For Products: AI enables real-time hypothesis testing through A/B variants, but it also tempts teams toward micro-optimization that loses sight of the larger mission. The best teams will be those that use AI to test whether their core hypotheses hold—not just whether they can tweak engagement metrics. In the tech context, this means asking: Are we actually learning about human need, or just optimizing for engagement? The experiment mindset protects against the algorithmic capture of attention.
Section 8: Vitality
Signs of life:
The pattern is working when you observe: (1) Hypotheses are specific and testable, stated before the experiment runs. Teams write them down. (2) Results are discussed as data in team meetings, not as vindication or failure. You hear language like “This is telling us to test this next, not that we were wrong.” (3) Failed experiments actually change behavior. The team runs a test, it disproves the hypothesis, and the next sprint is genuinely different. (4) Stakeholders see experiments as normal. There’s no emotional resistance to testing; instead, people ask What should we test next?
Signs of decay:
Watch for: (1) Hypotheses become vague (“We think this will improve things”) or are stated after the test is done. (2) Results arrive but nothing changes. The experiment is recorded and filed; the team proceeds as planned. (3) A culture of “we tried it and it didn’t work” replaces genuine learning—the hypothesis failed, so we move on without understanding why. (4) Only leadership frames hypotheses. Frontline staff and users have no voice in what gets tested.
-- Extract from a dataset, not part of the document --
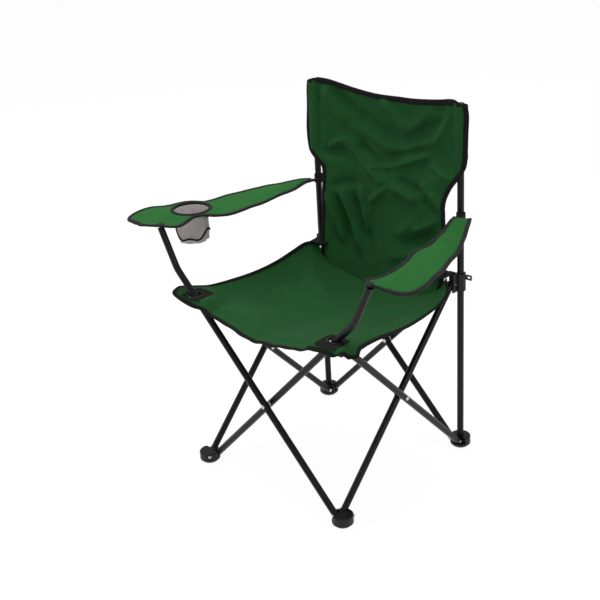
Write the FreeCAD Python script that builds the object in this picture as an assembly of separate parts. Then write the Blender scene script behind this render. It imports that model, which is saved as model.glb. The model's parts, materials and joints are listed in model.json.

The learning apparatus is captured; it no longer adapts the system to reality.
When to replant:
Replant the Experiment Mindset when you notice the system has shifted into over-confidence about how things work. Activation energy is low; the next logical moment is when a key assumption is about to be challenged (a new market, a policy change, a demographic shift). Restart with a facilitation workshop: What do we actually know about how this system works? What would surprise us most? What should we test? This re-roots the practice in genuine curiosity rather than routine.